Aim> Quote each line exactly, from the line that contains "obj.matrix_parent_inverse = Matrix.Identity(4)" down to the last line of the listing, and no other lines.

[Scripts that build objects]
--
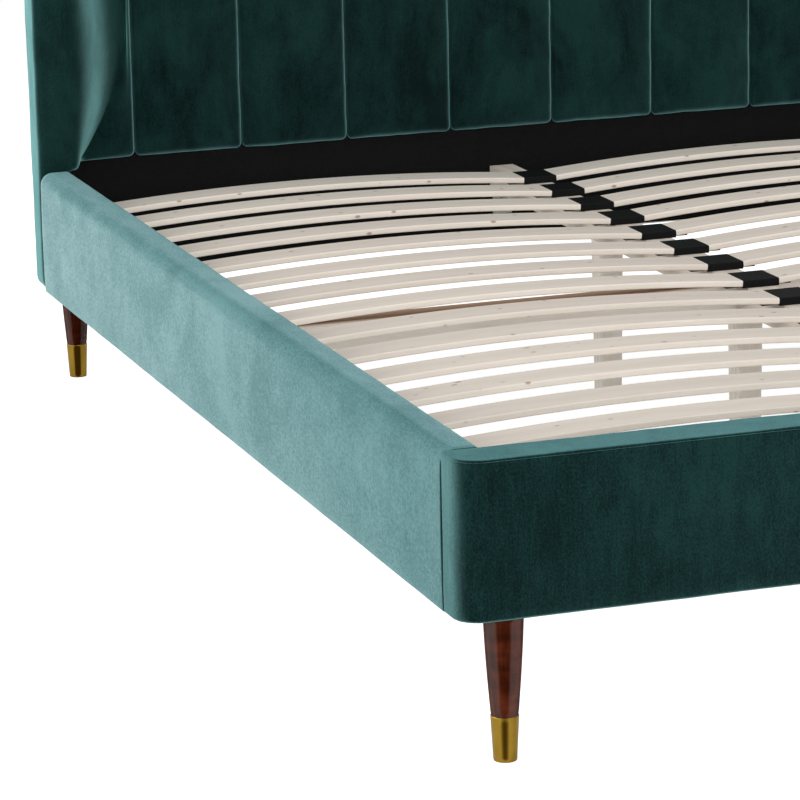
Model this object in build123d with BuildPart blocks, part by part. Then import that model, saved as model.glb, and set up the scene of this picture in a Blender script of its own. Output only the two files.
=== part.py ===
from build123d import *
from math import cos, radians, sin
import os

# Double bed with an upholstered winged headboard, padded side rails and footboard,
# two rows of sprung slats on a timber centre rail, and turned legs with brass ferrules.
# X runs across the bed, +Y points to the headboard and +Z is up. The floor is Z 0.

# Overall sizes
bed_width = 1744
rail_length = 2030
foot_depth = 64
head_depth = 190
head_height = 1120
leg_height = 190
rail_height = 205

# Side rails: a board in a padded sleeve
rail_thickness = 52
side_board_thickness = 25
top_padding = 13
under_wrap = 4
rail_outer_radius = 14
rail_inner_radius = 7
hem_radius = 3

# Footboard: a board in a padded sleeve with round ends
foot_board_thickness = 30
foot_corner_radius = 36
foot_top_radius = 6
foot_side_padding = 17

# Headboard depths, measured back from the face that the side rails meet
wing_straight_depth = 50
wing_flare = 35
wing_padding = 12
wing_board_thickness = 20
wing_board_setback = 30
wing_edge_radius = 13
wing_hem_radius = 20
wing_top_radius = 12
channel_crown_depth = 84
channel_edge_depth = 93
lining_depth = 100
lining_thickness = 3
panel_thickness = 9
back_padding = 18
back_corner_radius = 14
top_pad_height = 18

# Fold beside each wing, where its face falls back to a narrow channel and the first seam
fold_full_height = 660
fold_low_reach = 25
fold_full_reach = 63
fold_low_width = 26
fold_full_width = 118
fold_floor_depth = 88
fold_steps = 4
bend_steps = 3

# Vertical channels
channel_count = 9
channel_bottom = 393
channel_edge_radius = 7
channel_corner_radius = 11
channel_gap = 0.6

# Timber frame behind the panel
upright_width = 44
upright_inset_x = 89
batten_height = 60
batten_count = 5

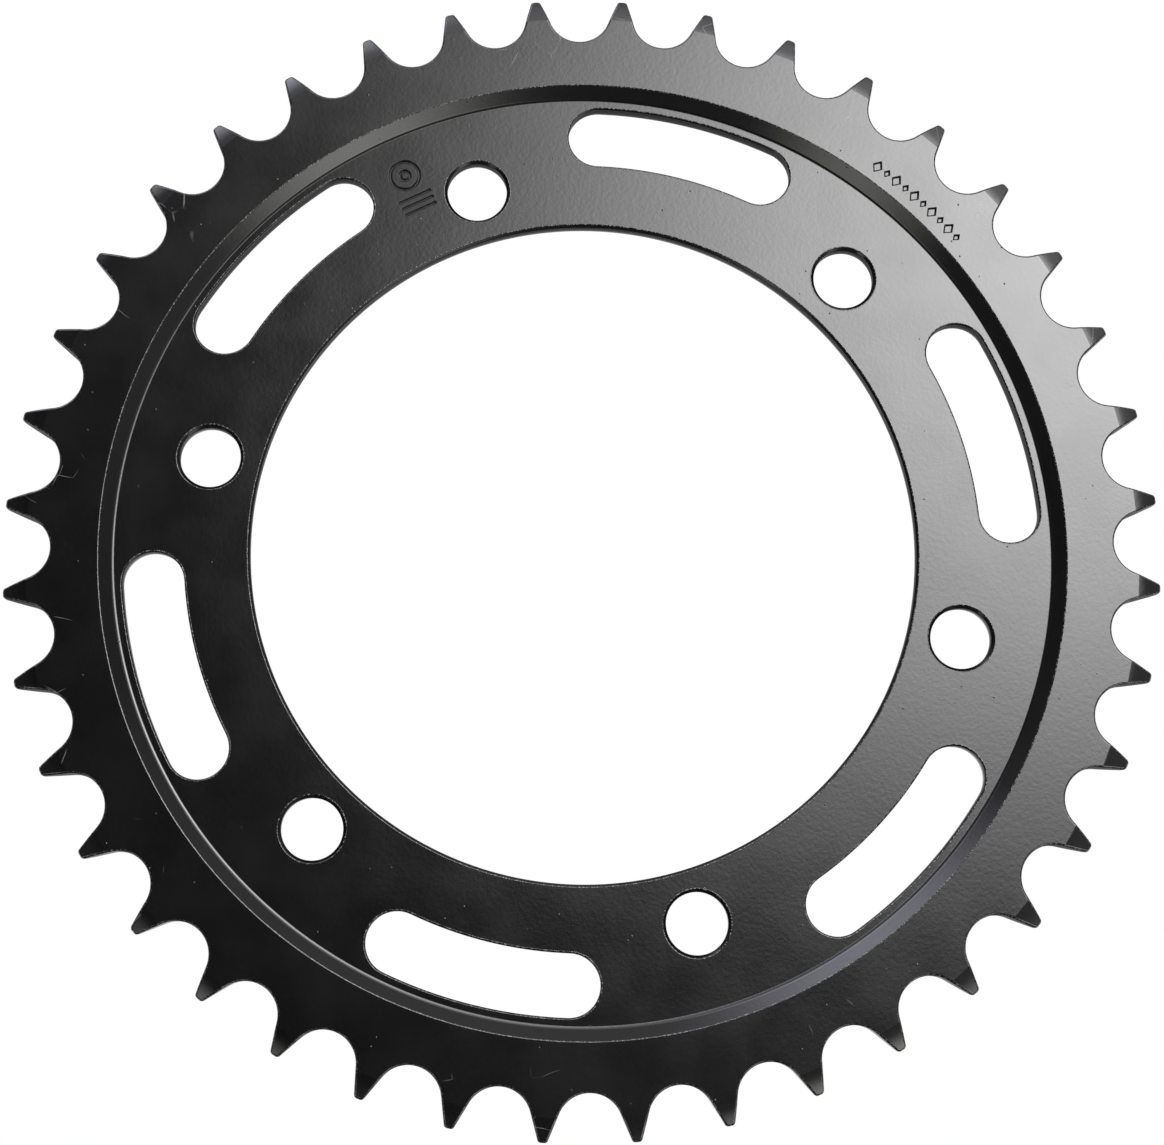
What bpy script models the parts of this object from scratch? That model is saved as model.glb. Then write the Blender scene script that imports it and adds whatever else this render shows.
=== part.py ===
"""Rear chain sprocket for a motorcycle: one machined steel plate with 40 teeth.

The axle axis is +Y. The recessed front face looks towards -Y and the flat back
face, which sits on the wheel carrier, looks towards +Y. +Z is up. The origin is
on the axle axis, half way through the thickness of the toothed ring.
Angles run anticlockwise from +X as seen from the front.
"""
import math

import bmesh
import bpy
from mathutils import Vector
from mathutils.geometry import delaunay_2d_cdt

MM = 0.001

# Chain and teeth
TOOTH_COUNT = 40
CHAIN_PITCH = 15.875 * MM
ROLLER_DIAMETER = 10.16 * MM
PLATE_THICKNESS = 5.8 * MM
SEAT_RADIUS = 5.82 * MM
FLANK_ANGLE = math.radians(23.2)
TIP_RADIUS = 104.8 * MM
TIP_CORNER = 0.65 * MM
BEVEL_RADIUS = 100.45 * MM
BEVEL_DEPTH = 1.25 * MM

# Recessed inner disc
STEP_TOP_RADIUS = 87.37 * MM
STEP_FOOT_RADIUS = 85.12 * MM
STEP_FILLET = 1.0 * MM
RECESS_DEPTH = 2.0 * MM

# Centre bore
BORE_RADIUS = 60.45 * MM
BORE_CHAMFER = 0.5 * MM

# Bolt holes
HOLE_COUNT = 6
HOLE_CIRCLE_RADIUS = 70.0 * MM
HOLE_RADIUS = 5.6 * MM
HOLE_CHAMFER = 0.45 * MM
HOLE_PHASE = math.radians(46.0)

# Lightening slots, each half way between two bolt holes
SLOT_CIRCLE_RADIUS = 77.9 * MM
SLOT_HALF_WIDTH = 5.55 * MM
SLOT_HALF_ANGLE = math.radians(11.5)
SLOT_CHAMFER = 0.45 * MM

# Mesh fineness
SEAT_STEPS = 4
CORNER_STEPS = 2
STEP_SEGMENTS = 120
BORE_SEGMENTS = 96
HOLE_SEGMENTS = 24
SLOT_SIDE_STEPS = 9
SLOT_END_STEPS = 9
SMOOTH_ANGLE = math.radians(30.0)
MATCH = 0.0001 * MM

# Paint
PAINT_COLOUR = (0.012, 0.012, 0.013, 1.0)
PAINT_ROUGHNESS = 0.32

# Derived sizes
TOOTH_ANGLE = 2.0 * math.pi / TOOTH_COUNT
PITCH_RADIUS = CHAIN_PITCH / (2.0 * math.sin(math.pi / TOOTH_COUNT))
ROOT_RADIUS = PITCH_RADIUS - ROLLER_DIAMETER / 2.0
FRONT_Y = -PLATE_THICKNESS / 2.0
BACK_Y = PLATE_THICKNESS / 2.0
FLOOR_Y = FRONT_Y + RECESS_DEPTH
BEVEL_SLOPE = BEVEL_DEPTH / (TIP_RADIUS - BEVEL_RADIUS)


def clear_scene():
    """Start from an empty scene."""
    for item in list(bpy.data.objects):
        bpy.data.objects.remove(item, do_unlink=True)


def paint_material(name):
    """Semi-gloss black paint."""
    material = bpy.data.materials.new(name)
    material.use_nodes = True
    shader = material.node_tree.nodes["Principled BSDF"]
    shader.inputs["Base Color"].default_value = PAINT_COLOUR
    shader.inputs["Roughness"].default_value = PAINT_ROUGHNESS
    shader.inputs["Metallic"].default_value = 0.0
    return material


def polar(radius, angle):
    """Point on the plate plane."""
    return (radius * math.cos(angle), radius * math.sin(angle))


def circle(radius, segments, centre=(0.0, 0.0)):
    """Closed ring of points round a centre."""
    points = []
    for step in range(segments):
        x, z = polar(radius, 2.0 * math.pi * step / segments)
        points.append((centre[0] + x, centre[1] + z))
    return points


def along_flank(across, along, radius):
    """Point where a line parallel to the flank meets a circle round the axle."""
    step_across = math.sin(FLANK_ANGLE)
    step_along = math.cos(FLANK_ANGLE)
    dot = across * step_across + along * step_along
    square = across * across + along * along
    length = -dot + math.sqrt(dot * dot - square + radius * radius)
    return (across + length * step_across, along + length * step_along)


def half_gap():
    """Half of one tooth gap: roller seat, straight flank and rounded tip corner.

    Each point is (across, along), measured from the gap's own centre line.
    """
    seat_centre = ROOT_RADIUS + SEAT_RADIUS
    turn = math.pi / 2.0 - FLANK_ANGLE
    points = []
    for step in range(SEAT_STEPS + 1):
        angle = turn * step / SEAT_STEPS
        across = SEAT_RADIUS * math.sin(angle)
        along = seat_centre - SEAT_RADIUS * math.cos(angle)
        points.append((across, along))
    foot_across, foot_along = points[-1]
    points.append(along_flank(foot_across, foot_along, BEVEL_RADIUS))
    shifted_across = foot_across + TIP_CORNER * math.cos(FLANK_ANGLE)
    shifted_along = foot_along - TIP_CORNER * math.sin(FLANK_ANGLE)
    corner = along_flank(shifted_across, shifted_along, TIP_RADIUS - TIP_CORNER)
    first = math.pi - FLANK_ANGLE
    last = math.atan2(corner[1], corner[0])
    for step in range(CORNER_STEPS + 1):
        angle = first + (last - first) * step / CORNER_STEPS
        across = corner[0] + TIP_CORNER * math.cos(angle)
        along = corner[1] + TIP_CORNER * math.sin(angle)
        points.append((across, along))
    return points


def tooth_outline():
    """Closed outline of all the teeth, starting at the root of the gap on +X."""
    half = half_gap()
    outline = []
    for index in range(TOOTH_COUNT):
        middle = index * TOOTH_ANGLE
        for across, along in reversed(half[1:]):
            outline.append(polar(math.hypot(across, along), middle - math.atan2(across, along)))
        for across, along in half:
            outline.append(polar(math.hypot(across, along), middle + math.atan2(across, along)))
    return outline


def slot_side(radius, first, last):
    """Long side of a slot, an arc round the axle."""
    points = []
    for step in range(SLOT_SIDE_STEPS + 1):
        points.append(polar(radius, first + (last - first) * step / SLOT_SIDE_STEPS))
    return points


def slot_end(half_width, place, first):
    """Half-round end of a slot, without the two points it shares with the sides."""
    cx, cz = polar(SLOT_CIRCLE_RADIUS, place)
    points = []
    for step in range(1, SLOT_END_STEPS):
        dx, dz = polar(half_width, first + math.pi * step / SLOT_END_STEPS)
        points.append((cx + dx, cz + dz))
    return points


def slot_ring(half_width, middle):
    """Kidney-shaped ring with full round ends."""
    low = middle - SLOT_HALF_ANGLE
    high = middle + SLOT_HALF_ANGLE
    points = slot_side(SLOT_CIRCLE_RADIUS + half_width, low, high)
    points += slot_end(half_width, high, high)
    points += slot_side(SLOT_CIRCLE_RADIUS - half_width, high, low)
    points += slot_end(half_width, low, low + math.pi)
    return points


def bevel_drop(x, z):
    """How far the side bevel of a tooth lies below the face at a point."""
    beyond = math.hypot(x, z) - BEVEL_RADIUS
    return max(0.0, beyond) * BEVEL_SLOPE


def add_ring(mesh, points, height):
    """Ring of vertices; height is a number or a function of the point."""
    ring = []
    for x, z in points:
        y = height(x, z) if callable(height) else height
        ring.append(mesh.verts.new((x, y, z)))
    return ring


def add_wall(mesh, first, second):
    """Band of faces between two rings of equal length."""
    count = len(first)
    for step in range(count):
        after = (step + 1) % count
        mesh.faces.new((first[step], first[after], second[after], second[step]))


def inside(x, z, ring):
    """True when a point lies inside a closed ring."""
    odd = False
    count = len(ring)
    for step in range(count):
        ax, az = ring[step]
        bx, bz = ring[(step + 1) % count]
        if (az > z) != (bz > z):
            cross = ax + (z - az) * (bx - ax) / (bz - az)
            odd = odd != (x < cross)
    return odd


def add_face(mesh, outer, openings, creases):
    """Flat or bevelled face between an outer ring and its openings.

    creases are open chains of vertices that the faces must follow.
    """
    verts = []
    edges = []
    rings = []
    for ring in [outer] + openings:
        start = len(verts)
        verts.extend(ring)
        rings.append([(v.co.x, v.co.z) for v in ring])
        for step in range(len(ring)):
            edges.append((start + step, start + (step + 1) % len(ring)))
    known = {vert: place for place, vert in enumerate(verts)}
    for chain in creases:
        places = []
        for vert in chain:
            if vert not in known:
                known[vert] = len(verts)
                verts.append(vert)
            places.append(known[vert])
        edges.extend(zip(places[:-1], places[1:]))
    flat = [Vector((v.co.x / MM, v.co.z / MM)) for v in verts]
    result = delaunay_2d_cdt(flat, edges, [], 0, 1.0e-6)
    for triangle in result[2]:
        corners = [verts[result[3][place][0]] for place in triangle]
        x = sum(v.co.x for v in corners) / len(corners)
        z = sum(v.co.z for v in corners) / len(corners)
        if not inside(x, z, rings[0]):
            continue
        if any(inside(x, z, ring) for ring in rings[1:]):
            continue
        mesh.faces.new(corners)


def tooth_creases(mesh, ring, height):
    """Chains across each tooth where the side bevel starts."""
    marks = [v for v in ring if abs(math.hypot(v.co.x, v.co.z) - BEVEL_RADIUS) < MATCH]
    chains = []
    for index in range(TOOTH_COUNT):
        first = marks[2 * index + 1]
        last = marks[(2 * index + 2) % len(marks)]
        middle = (index + 0.5) * TOOTH_ANGLE
        x, z = polar(BEVEL_RADIUS, middle)
        centre = mesh.verts.new((x, height, z))
        chains.append([first, centre, last])
    return chains


def add_opening(mesh, chamfer, wide, narrow):
    """Through opening, chamfered on both faces; returns its front and back rings."""
    front = add_ring(mesh, wide, FLOOR_Y)
    front_wall = add_ring(mesh, narrow, FLOOR_Y + chamfer)
    back_wall = add_ring(mesh, narrow, BACK_Y - chamfer)
    back = add_ring(mesh, wide, BACK_Y)
    add_wall(mesh, front, front_wall)
    add_wall(mesh, front_wall, back_wall)
    add_wall(mesh, back_wall, back)
    return front, back


def step_profile():
    """Radius and height of the step from the toothed ring down to the floor."""
    slope = math.atan2(STEP_TOP_RADIUS - STEP_FOOT_RADIUS, RECESS_DEPTH)
    turn = math.pi / 2.0 - slope
    reach = STEP_FILLET * math.tan(turn / 2.0)
    upper = (STEP_FOOT_RADIUS + reach * math.sin(slope), FLOOR_Y - reach * math.cos(slope))
    centre = (STEP_FOOT_RADIUS - reach, FLOOR_Y - STEP_FILLET)
    middle = (
        centre[0] + STEP_FILLET * math.sin(turn / 2.0),
        centre[1] + STEP_FILLET * math.cos(turn / 2.0),
    )
    lower = (STEP_FOOT_RADIUS - reach, FLOOR_Y)
    return [(STEP_TOP_RADIUS, FRONT_Y), upper, middle, lower]


def add_openings(mesh):
    """Centre bore, bolt holes and slots; returns their front and back rings."""
    wide = circle(BORE_RADIUS + BORE_CHAMFER, BORE_SEGMENTS)
    narrow = circle(BORE_RADIUS, BORE_SEGMENTS)
    pairs = [add_opening(mesh, BORE_CHAMFER, wide, narrow)]
    for index in range(HOLE_COUNT):
        angle = HOLE_PHASE + index * 2.0 * math.pi / HOLE_COUNT
        centre = polar(HOLE_CIRCLE_RADIUS, angle)
        wide = circle(HOLE_RADIUS + HOLE_CHAMFER, HOLE_SEGMENTS, centre)
        narrow = circle(HOLE_RADIUS, HOLE_SEGMENTS, centre)
        pairs.append(add_opening(mesh, HOLE_CHAMFER, wide, narrow))
        middle = angle + math.pi / HOLE_COUNT
        wide = slot_ring(SLOT_HALF_WIDTH + SLOT_CHAMFER, middle)
        narrow = slot_ring(SLOT_HALF_WIDTH, middle)
        pairs.append(add_opening(mesh, SLOT_CHAMFER, wide, narrow))
    return [front for front, back in pairs], [back for front, back in pairs]


def build_plate():
    """The sprocket plate as one closed body."""
    mesh = bmesh.new()
    outline = tooth_outline()
    front_teeth = add_ring(mesh, outline, lambda x, z: FRONT_Y + bevel_drop(x, z))
    back_teeth = add_ring(mesh, outline, lambda x, z: BACK_Y - bevel_drop(x, z))
    add_wall(mesh, front_teeth, back_teeth)

    step_rings = []
    for radius, height in step_profile():
        step_rings.append(add_ring(mesh, circle(radius, STEP_SEGMENTS), height))
    for upper, lower in zip(step_rings[:-1], step_rings[1:]):
        add_wall(mesh, upper, lower)

    front_openings, back_openings = add_openings(mesh)
    front_creases = tooth_creases(mesh, front_teeth, FRONT_Y)
    back_creases = tooth_creases(mesh, back_teeth, BACK_Y)
    add_face(mesh, front_teeth, [step_rings[0]], front_creases)
    add_face(mesh, step_rings[-1], front_openings, [])
    add_face(mesh, back_teeth, back_openings, back_creases)
    bmesh.ops.recalc_face_normals(mesh, faces=mesh.faces)
    return mesh


def main():
    """Build the sprocket and give it its paint."""
    clear_scene()
    solid = build_plate()
    data = bpy.data.meshes.new("sprocket_plate")
    solid.to_mesh(data)
    solid.free()
    data.materials.append(paint_material("black_paint"))
    data.shade_smooth()
    data.set_sharp_from_angle(angle=SMOOTH_ANGLE)
    plate = bpy.data.objects.new("sprocket_plate", data)
    bpy.context.scene.collection.objects.link(plate)


main()
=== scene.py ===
import math

import bpy
import numpy as np
from mathutils import Matrix, Vector
from mathutils.geometry import delaunay_2d_cdt


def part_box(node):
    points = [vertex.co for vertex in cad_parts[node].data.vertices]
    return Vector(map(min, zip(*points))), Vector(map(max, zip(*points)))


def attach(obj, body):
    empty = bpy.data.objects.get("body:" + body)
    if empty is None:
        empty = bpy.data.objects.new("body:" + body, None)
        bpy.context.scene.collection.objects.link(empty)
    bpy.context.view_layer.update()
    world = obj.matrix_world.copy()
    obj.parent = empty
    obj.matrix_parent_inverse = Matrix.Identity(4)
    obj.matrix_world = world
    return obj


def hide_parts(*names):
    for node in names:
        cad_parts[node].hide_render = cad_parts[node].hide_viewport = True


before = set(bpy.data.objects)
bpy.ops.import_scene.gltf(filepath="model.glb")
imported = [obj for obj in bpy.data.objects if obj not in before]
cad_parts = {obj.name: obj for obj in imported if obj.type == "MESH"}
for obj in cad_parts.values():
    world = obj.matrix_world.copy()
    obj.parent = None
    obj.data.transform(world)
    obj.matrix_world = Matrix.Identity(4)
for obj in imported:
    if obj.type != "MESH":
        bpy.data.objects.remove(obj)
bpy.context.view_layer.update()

MM = 0.001
CAD_LOW, CAD_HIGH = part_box("sprocket_plate")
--
Task response>
    obj.matrix_parent_inverse = Matrix.Identity(4)
    obj.matrix_world = world
    return obj


def hide_parts(*names):
    for node in names:
        cad_parts[node].hide_render = cad_parts[node].hide_viewport = True


before = set(bpy.data.objects)
bpy.ops.import_scene.gltf(filepath="model.glb")
imported = [obj for obj in bpy.data.objects if obj not in before]
cad_parts = {obj.name: obj for obj in imported if obj.type == "MESH"}
for obj in cad_parts.values():
    world = obj.matrix_world.copy()
    obj.parent = None
    obj.data.transform(world)
    obj.matrix_world = Matrix.Identity(4)
for obj in imported:
    if obj.type != "MESH":
        bpy.data.objects.remove(obj)
bpy.context.view_layer.update()

MM = 0.001
CAD_LOW, CAD_HIGH = part_box("sprocket_plate")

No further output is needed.